Religion Vs Money in Malaysian Polls & News Agencies


With 94 percent of its population are Muslims, Kelantan has an appearance of piety and austerity

KOTA BAHRU, Malaysia — With Muslim-majority Malaysia gearing up for general elections, the political battle lines in the northern state of Kelantan are quite clear: religion versus money.

"Kelantan is strongly religion-orientated," Syed Husin Ali, a leader of the state's ruling Parti Islam se-Malaysia (PAS), told Reuters on Wednesday, February 6.

"As far as they are concerned, what is important is not material things, but the spiritual. PAS, of course, appeals to this kind of religious conservatism."

Malaysians are likely to go to the polls for federal and state elections in March.

Prime Minister Abdullah Badawi's ruling coalition has promised millions of dollars of investment in a bid to win Kelantan back from PAS, which has ruled the state for 18 years.

It unveiled a $34 billion plan to create a farming, energy and tourism hub encompassing the states of Kelantan, Terengganu and Pahang and parts of Johor.

The blueprint pitches a vision of Kelantan as a booming farming center with thriving goat, fish and kenaf farms.

A small farming area of 1.4 million people, Kelantan has seen few fruits of the country's rapid economic growth in the last decade.

Official figures show that a tenth of its people lived in poverty in 2004, the third highest rate among Malaysia's 13 states.

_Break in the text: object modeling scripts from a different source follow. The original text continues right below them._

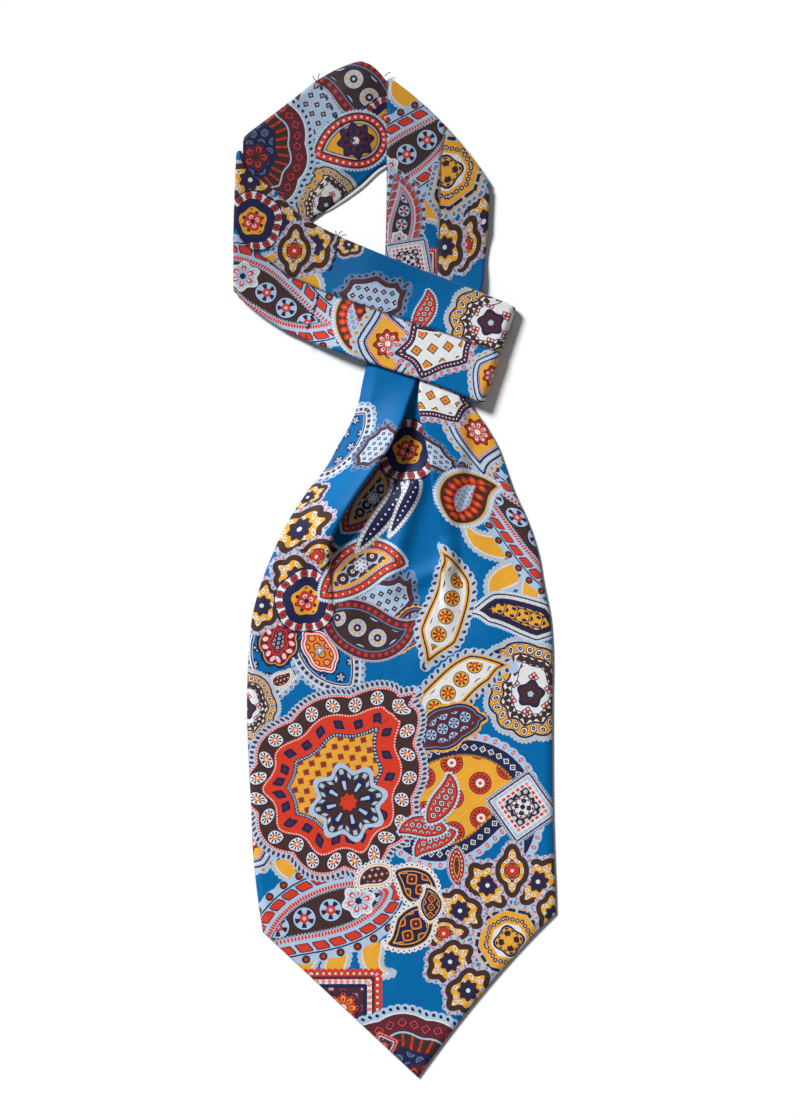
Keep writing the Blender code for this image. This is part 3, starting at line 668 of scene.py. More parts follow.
        "outer": (0.7, "red", "red", "red", "red", 1, 0.2, 2, 1.0), "rule": (0.7, "white"),
        "inner": (0.5, "red", "red", "red", "red", 1, 0.2, 2, 1.0), "edge": (0.2, "red"),
        "field": ("orange", 4.6, 1.4, 2, "red", "gold", "gold"),
        "heart": (0, 0, 2.2, 6, "navy", "white", "navy", "white"),
        "rays": (0, 0)},
    "red rosette": {
        "outline": (24, 18, 0.1, 0.2, 0, 7, 0.12, 0), "repeat": 4.8,
        "halo": (1.6, "navy", "navy", "navy", "navy", 1, 0.1, 2, 1.0), "line": (0.5, "gold"),
        "outer": (4.0, "maroon", "red", "red", "white", 1, 1.7, 2, 0.9), "rule": (0.6, "red"),
        "inner": (0.8, "maroon", "maroon", "maroon", "maroon", 1, 0.2, 2, 1.0), "edge": (0.3, "red"),
        "field": ("navy", 2.2, 0.7, 2, "white", "white", "navy"), "heart": None,
        "rays": (0, 0)},
    "beaded heart": {
        "outline": (48, 34, 0.0, 0.4, 0.1, 0, 0, 0), "repeat": 3.5,
        "halo": (2.8, "pale", "brown", "brown", "white", 1, 0.9, 2, 0.8), "line": (0.5, "white"),
        "outer": (2.8, "pale", "brown", "brown", "maroon", 1, 1.0, 3, 1.0), "rule": (0.5, "white"),
        "inner": (0.8, "maroon", "maroon", "maroon", "maroon", 1, 0.2, 2, 1.0), "edge": (0.4, "pale"),
        "field": ("azure", 9.0, 2.4, 2, "navy", "pale", "pale"), "heart": None,
        "rays": (0, 5)},
    "plume": {
        "outline": (50, 9, 0.5, 0.5, 0.5, 0, 0, 0), "repeat": 2.2,
        "halo": (1.0, "white", "navy", "navy", "navy", 1, 0.35, 2, 1.0), "line": (0.3, "white"),
        "outer": (1.0, "white", "navy", "navy", "navy", 1, 0.35, 2, 1.0), "rule": (0.55, "navy"),
        "inner": (0.6, "navy", "navy", "navy", "navy", 1, 0.2, 2, 1.0), "edge": (0.2, "navy"),
        "field": ("navy", 3.0, 0.5, 2, "white", "white", "white"), "heart": None},
    "s leaf": {
        "outline": (19, 11, 0.0, 0.5, 0.4, 0, 0, 0), "repeat": 2.0,
        "halo": (2.0, "white", "navy", "navy", "navy", 1, 0.4, 2, 1.0), "line": (0.5, "gold"),
        "outer": (0.8, "white", "white", "white", "white", 1, 0.2, 2, 1.0), "rule": (0.35, "brown"),
        "inner": (0.4, "brown", "brown", "brown", "brown", 1, 0.2, 2, 1.0), "edge": (0.1, "brown"),
        "field": ("brown", 3.0, 1.1, 1, "red", "red", "pale"), "heart": None,
        "rays": (0, 0)},
    "star leaf": {
        "outline": (38, 25, 0.1, 0.7, 0.1, 6, -0.3, 0), "repeat": 3.6,
        "halo": (3.0, "pale", "red", "red", "pale", 1, 1.2, 2, 0.8), "line": (0.75, "navy"),
        "outer": (1.6, "maroon", "white", "white", "white", 2, 0.35, 2, 1.0), "rule": (0.75, "navy"),
        "inner": (0.6, "white", "white", "white", "white", 1, 0.1, 2, 1.0), "edge": (0.2, "white"),
        "field": ("white", 7.6, 2.4, 1, "brown", "gold", "orange"), "heart": None,
        "rays": (0, 0)},
    "beaded blossom": {
        "outline": (38, 27, 0.1, 0.7, 0.15, 0, 0, 0), "repeat": 3.4,
        "halo": (1.6, "pale", "white", "white", "white", 2, 0.4, 2, 1.0), "line": (0.75, "navy"),
        "outer": (2.7, "red", "white", "white", "white", 1, 0.65, 2, 1.0), "rule": (0.85, "navy"),
        "inner": (0.9, "pale", "gold", "gold", "gold", 3, 0.3, 2, 1.0), "edge": (0.4, "navy"),
        "field": ("gold", 40.0, 0.1, 2, "gold", "gold", "gold"),
        "heart": (-3, 0, 8.2, 8, "navy", "maroon", "navy", "white")},
    "crossed field": {
        "outline": (70, 56, 0, 0.2, 0, 9, 0.06, 0), "repeat": 3.6,
        "halo": (3.4, "pale", "navy", "navy", "navy", 1, 0.7, 2, 1.0), "line": (0.75, "brown"),
        "outer": (1.2, "maroon", "maroon", "maroon", "maroon", 1, 0.2, 2, 1.0), "rule": (0.75, "brown"),
        "inner": (0.8, "pale", "pale", "pale", "pale", 1, 0.2, 2, 1.0), "edge": (0.2, "pale"),
        "field": ("pale", 6.4, 1.7, 1.0, "maroon", "maroon", "white"), "heart": None,
        "rays": (0, 4)},
}

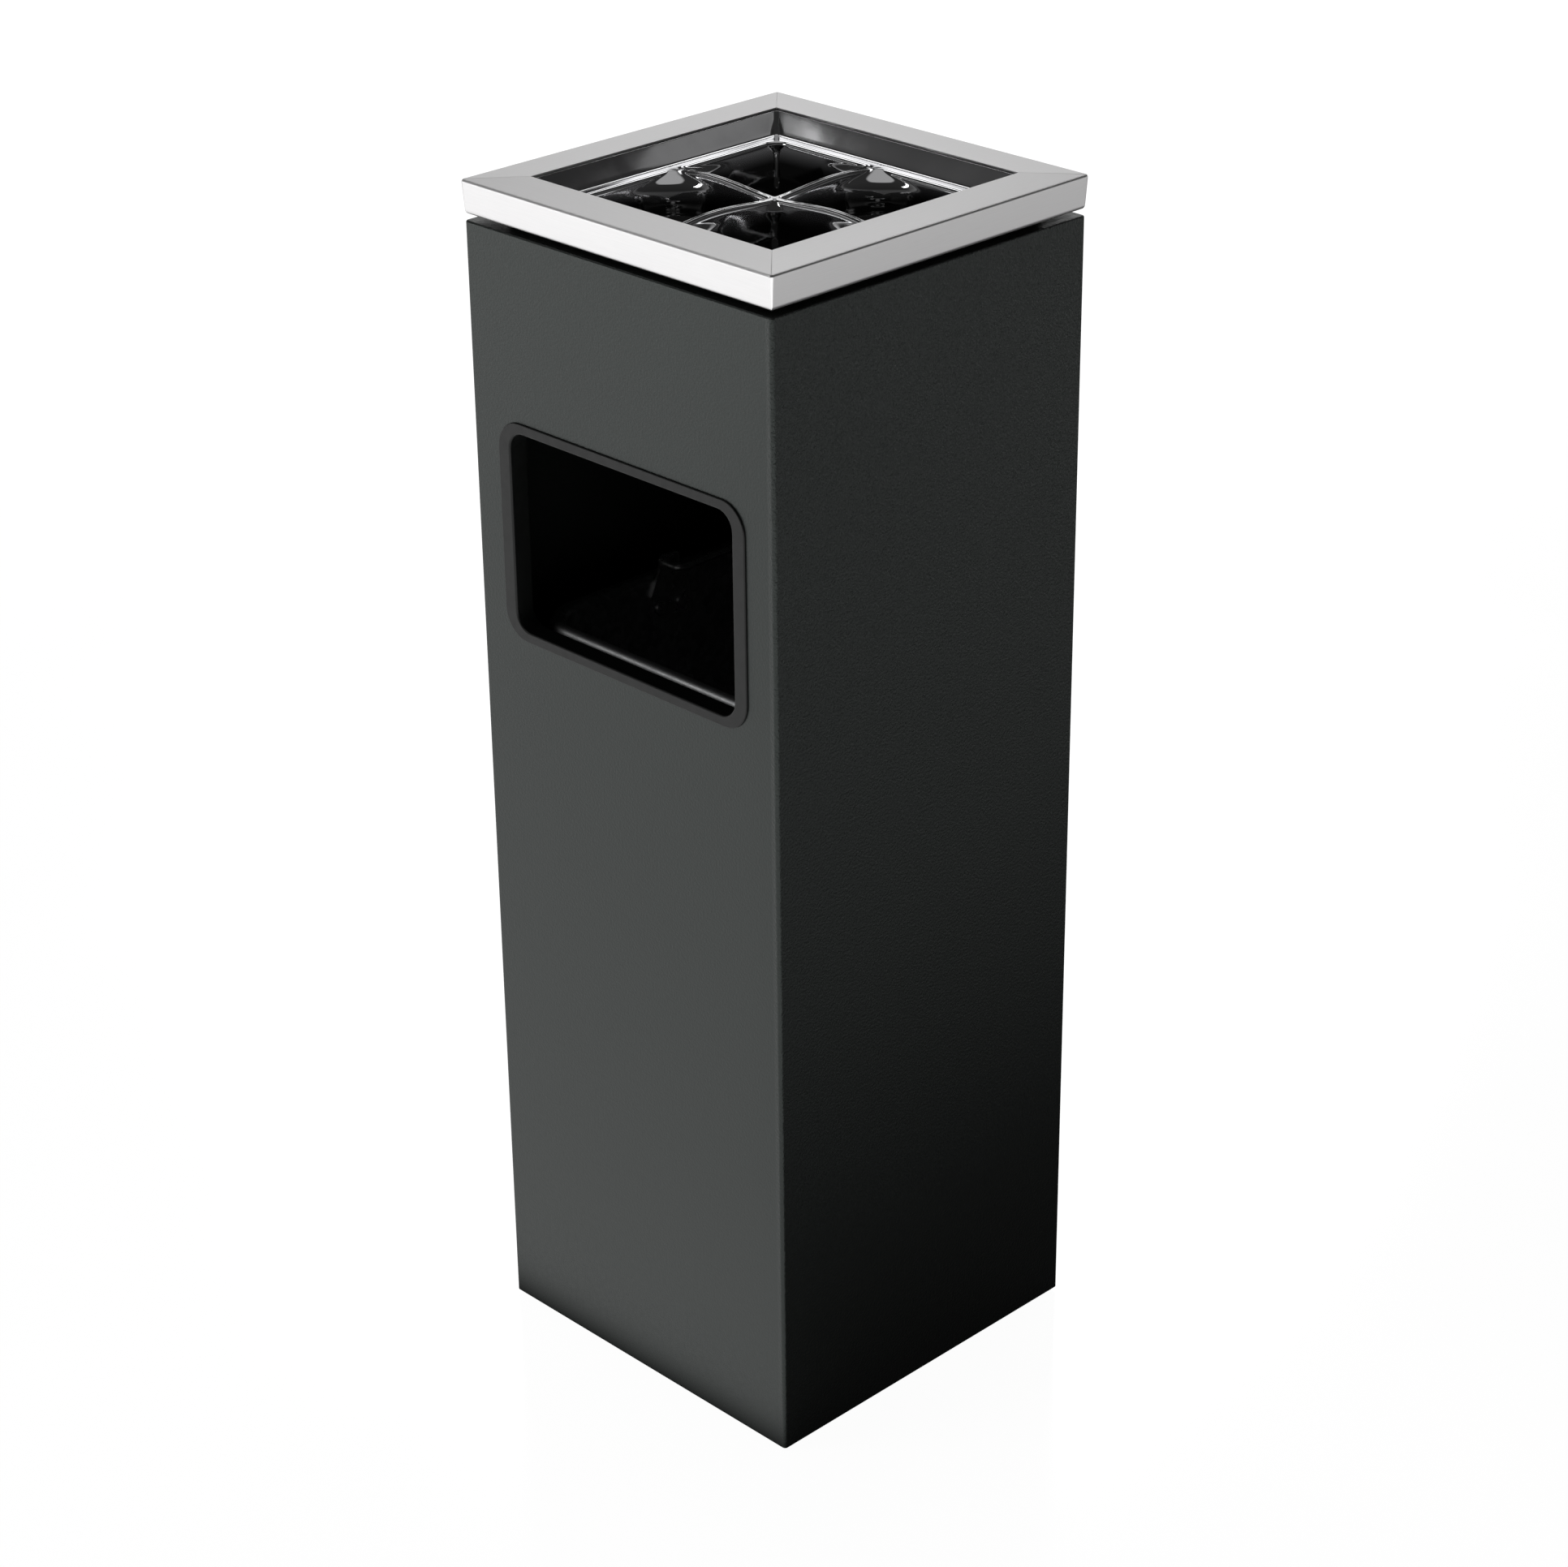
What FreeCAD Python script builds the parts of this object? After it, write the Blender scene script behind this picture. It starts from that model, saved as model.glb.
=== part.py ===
import FreeCAD, Part
import math
import os

# Square ashtray bin: a sheet-steel column with a waste opening in its front face, a loose
# galvanised bucket inside it, and a lift-off stainless ashtray on top.
#
# Millimetres. +Z is up and -Y is the front, where the waste opening is. The origin is on the
# floor, in the middle of the column's square footprint. "Half" is a distance from that middle.

os.makedirs("parts", exist_ok=True)

# Column
BODY_WIDTH = 200.0
BODY_HEIGHT = 580.5
BODY_SHEET = 1.0
BODY_CORNER_R = 2.0
BODY_TOP_BEND_R = 0.9
FOOT_GAP = 2.0                  # floor to the column's lower edge
TOP_OPENING_HALF = 87.5         # clear square inside the turned-in top edge
TOP_OPENING_R = 12.0
TOP_LIP_DROP = 6.0
SEAM_WIDTH = 0.5                # butt seam down the middle of the back
SEAM_DEPTH = 0.4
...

With an estimated 800,000 members, PAS is the main rival of Abdullah's ruling coalition in the coming elections.

Once a growing opposition force, the party suffered a humiliating defeat in general elections in 2004, leaving it in control of only Kelantan state.

PAS currently has seven seats in the 219-seat lower house of parliament, down from 27 seats in 1999.

Religious Kelantan

The government's mouthwatering offers are unlikely to win over Kelantan's religious voters.

"Islamic rule is very generous," said Mrs Tan, a tiny 50-year old ethnic Chinese, as she peered over her half-moon glasses while poring over newspapers in her modest auto spare parts store.

"They follow religious laws. There is no corruption and they are more fair and honest."

With 94 percent of its population Muslims, Kelantan has an appearance of piety and austerity.

Many villagers live in rickety wooden homes and till the land, go to sea or sell farm produce for a living.

The state, which has more Islamic religious schools than other parts of Malaysia, bans gambling joints and nightclubs.

Alcohol can only be sold to non-Muslims.

PAS has lifted a 15-year ban on the popular games of snooker and billiards and allowed cinemas to operate -- although with the lights on to prevent any unseemly behavior.

"What we're doing now is trying to narrow the gap between PAS and the non-Malay, non-Muslim community," said PAS deputy president Nasharudin Mat Isa.

"We're going to defend the culture of all minority groups, the language, the schools."

Muslim Malays comprise about 60 percent of the country's 26 million population.

Ethnic Chinese and Indians - most of them Buddhists, Hindus and Christians - make up about 35 percent. The rest are indigenous people and Eurasians.